Electrochemical and physical characterisation of Pt-nanocluster activated molybdenum carbide derived carbon electrodes

Abstract

Oxygen electroreduction (ORR) on Pt-nanoclusters activated electrodes, based on different microporous–mesoporous carbon supports, were studied in 0.5M H2SO4 solution using cyclic voltammetry, rotating disc electrode (RDE), and impedance methods. The C(Mo2C) carbon supports with variable specific surface area, microporosity–mesoporosity, good electrical conductivity and corrosion stability at positive potentials were prepared from Mo2C at 600°C and 800°C using chlorination synthesis method. Pt-nanoclusters were deposited onto/into carbons using sodium borohydride reduction method.
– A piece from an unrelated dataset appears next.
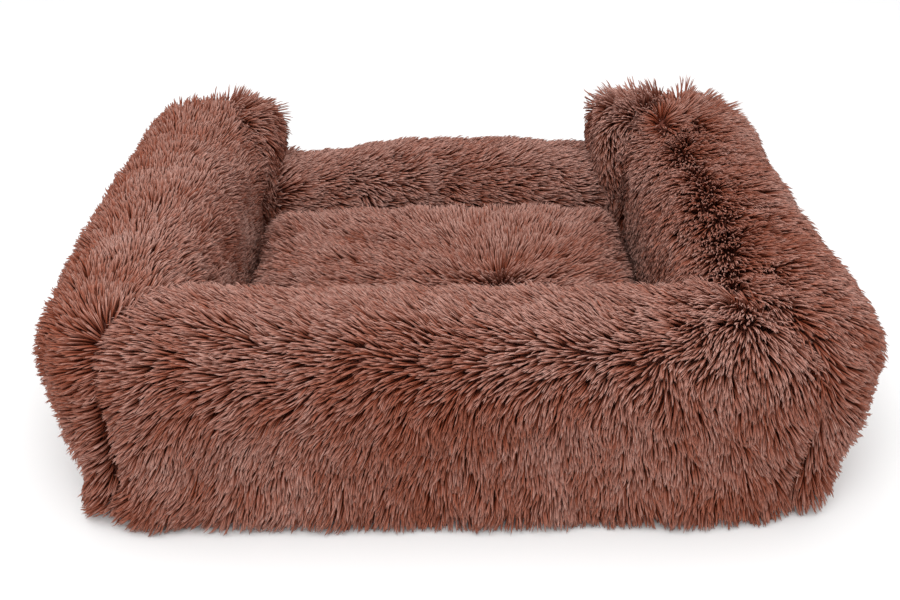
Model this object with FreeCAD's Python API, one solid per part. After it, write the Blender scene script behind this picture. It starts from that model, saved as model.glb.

XRD, XRF, XPS, SEM-EDX, and HRTEM data confirm that catalysts under study are free from chlorine, chloride ions, and other residuals of raw materials, and have highly porous hierarchical structure with homogenously dispersed Pt-nanoclusters. RDE data show that the kinetic current densities are higher and half-wave potentials are more positive for Pt–C(Mo2C)800°C than for Pt–C(Mo2C)600°C in 0.5M H2SO4 solution. The limiting diffusion currents are independent of the catalyst composition used due to the proceeding of ORR process in the outer-diffusion mode. Analysis of impedance data demonstrated nearly capacitive behaviour in low ac frequency region, explained by quick cathodic electroreduction of oxygen followed by slow electrical double-layer formation step limited by adsorption of ions and intermediates at/inside microporous–mesoporous C(Mo2C) and Pt-nanocluster modified electrodes. High series and parallel capacitance values (100–250Fg−1) have been established, attractive also for hybrid supercapacitor applications. High frequency series resistance values are higher for more amorphous C(Mo2C)600°C than for C(Mo2C)800°C supported electrode.